Mobilisé en Suisse au premier jour de la guerre, l’auteur servit d’abord comme officier d’infanterie, puis fut attaché à l’état-major général. Au printemps 1940, il publia Mission ou Démission de la Suisse et fonda simultanément une organisation politique sous le nom de « Ligue du Gothard ». Le but de la Ligue était de rassembler toutes les forces non partisanes — des syndicats de gauche aux corporations catholiques — dans une action énergique pour la défense « à tout prix » de la Suisse cernée par les nazis. M. Denis de Rougemont écrivit un manifeste qui fut publié par 80 journaux suisses et l’influence de la Ligue se révéla déterminante dans la crise qui suivit en Suisse l’armistice franco-allemand de juin 1940.

Depuis trois ans il vit aux États-Unis.
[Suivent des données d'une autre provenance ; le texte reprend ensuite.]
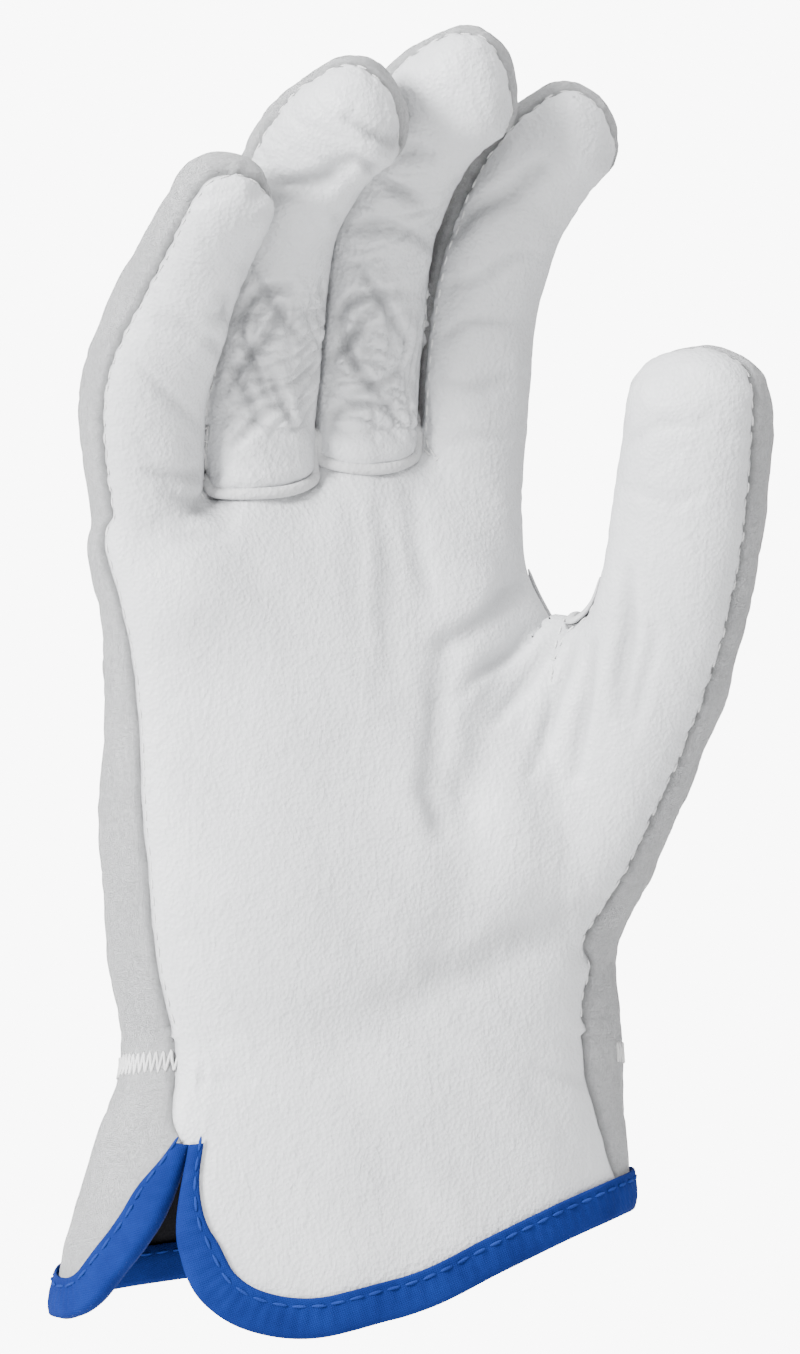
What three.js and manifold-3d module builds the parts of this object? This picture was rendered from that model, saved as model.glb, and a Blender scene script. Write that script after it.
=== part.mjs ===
// Leather rigger glove for the right hand, filled out as when it is worn.
// Fingers point up (+Z), the palm faces -Y and the thumb is towards +X. Sizes are in millimetres.
// The origin is the middle of the cuff's opening, level with the lowest point of the hem.

import * as THREE from 'three';
import Module from 'manifold-3d';

const wasm = await Module();
wasm.setup();

// Driving sizes
const palmLength = 176;
const palmWidth = 108;
const palmDepth = 46;
const cuffSlitLength = 40;
const littleLength = 103;
const ringLength = 114;
const middleLength = 117;
const indexLength = 113;
const thumbLength = 160;
const littleWidth = 24;
const ringWidth = 21.6;
const middleWidth = 21.6;
const indexWidth = 23;
const thumbWidth = 30;
const digitFlatness = 0.92;
const leatherThickness = 1.4;
const seamGap = 0.3;
const weltWidth = 2.4;
const weltThickness = 1;
const tapeWidth = 7;
const tapeThickness = 0.7;
const tapeClearance = 0.45;
const palmFlapTaper = 24;
const backFlapTaper = 9;
const creaseDepth = 1.8;
const moundHeight = 7;
const gatherDepth = 1.1;
const gatherCount = 20;

// How finely the surfaces are divided
const palmSides = 32;
const palmStep = 13;
const digitSides = 12;
const digitStep = 14;
const tipRings = 3;
const seamPoints = 8;

const degrees = Math.PI / 180;

// Each table has named columns and one row for each section or fold.
function table(columns, rows) {
  return rows.map((row) => Object.fromEntries(columns.map((name, i) => [name, row[i]])));
}

// Smooth reading of a table between its rows, for every column but the one it is read along.
function read(rows, key, value) {
  const last = rows.length - 1;
  let i = 0;
  while (i < last - 1 && value > rows[i + 1][key]) i += 1;
  const a = rows[i];
  const b = rows[i + 1];
  const before = rows[Math.max(i - 1, 0)];
  const after = rows[Math.min(i + 2, last)];
  const span = b[key] - a[key];
  const t = Math.min(Math.max((value - a[key]) / span, 0), 1);
  const result = {};
  for (const name of Object.keys(a)) {
    const startSlope = ((b[name] - before[name]) / (b[key] - before[key])) * span;
    const endSlope = ((after[name] - a[name]) / (after[key] - a[key])) * span;
    const rise = b[name] - a[name];
    const bend = 3 * rise - 2 * startSlope - endSlope;
    const settle = startSlope + endSlope - 2 * rise;
    result[name] = a[name] + startSlope * t + bend * t * t + settle * t * t * t;
  }
  result[key] = value;
  return result;
}

// Level sections of the hand from the hem to the finger roots.
// up is a share of palmLength, across and halfWidth of palmWidth, front and back are depths of palmDepth.
// slope is the rise of the section from its middle to the thumb's side, as a share of palmLength.
const palmTable = table(['up', 'across', 'halfWidth', 'front', 'back', 'slope'], [
  [-0.09, -0.06, 0.578, 0.585, 0.585, 0],
  [0.03, -0.05, 0.568, 0.58, 0.58, 0],
  [0.14, -0.029, 0.547, 0.555, 0.555, 0],
  [0.25, -0.005, 0.511, 0.52, 0.52, 0],
  [0.325, 0.006, 0.496, 0.49, 0.48, 0],
  [0.4, -0.01, 0.501, 0.49, 0.48, 0],
  [0.56, -0.032, 0.5, 0.46, 0.44, 0],
  [0.7, -0.036, 0.49, 0.43, 0.39, 0],
  [0.78, -0.072, 0.455, 0.39, 0.35, 0.004],
  [0.85, -0.112, 0.43, 0.35, 0.32, 0.012],
  [0.915, -0.13, 0.425, 0.27, 0.29, 0.03],
  [0.96, -0.128, 0.41, 0.17, 0.24, 0.045],
  [0.985, -0.126, 0.35, 0.06, 0.16, 0.05],
]);

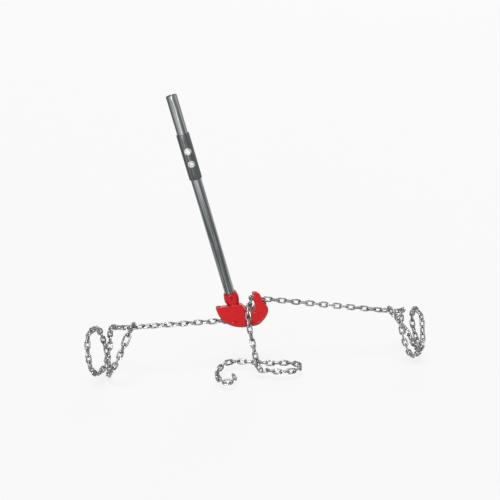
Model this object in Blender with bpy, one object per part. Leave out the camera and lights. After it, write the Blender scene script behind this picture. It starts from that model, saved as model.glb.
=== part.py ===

Il y a publié, en collaboration avec Madame Charlotte Muret The Heart of Europe, puis, Les Personnes du drame, et de nombreux articles.

En 1942, il a été nommé professeur à la Faculté des Lettres de l’École libre des hautes études de New York. De 1942 à 1943, il a été attaché à la section française du Bureau américain d’information en temps de guerre, Office of War [p. 11] Information, où il a rédigé le texte de près d’un millier d’émissions radiophoniques destinées à la France.

Ces renseignements biographiques permettent au lecteur de comprendre que La Part du diable est l’œuvre d’un homme qui a toujours voulu et su allier l’action à la pensée.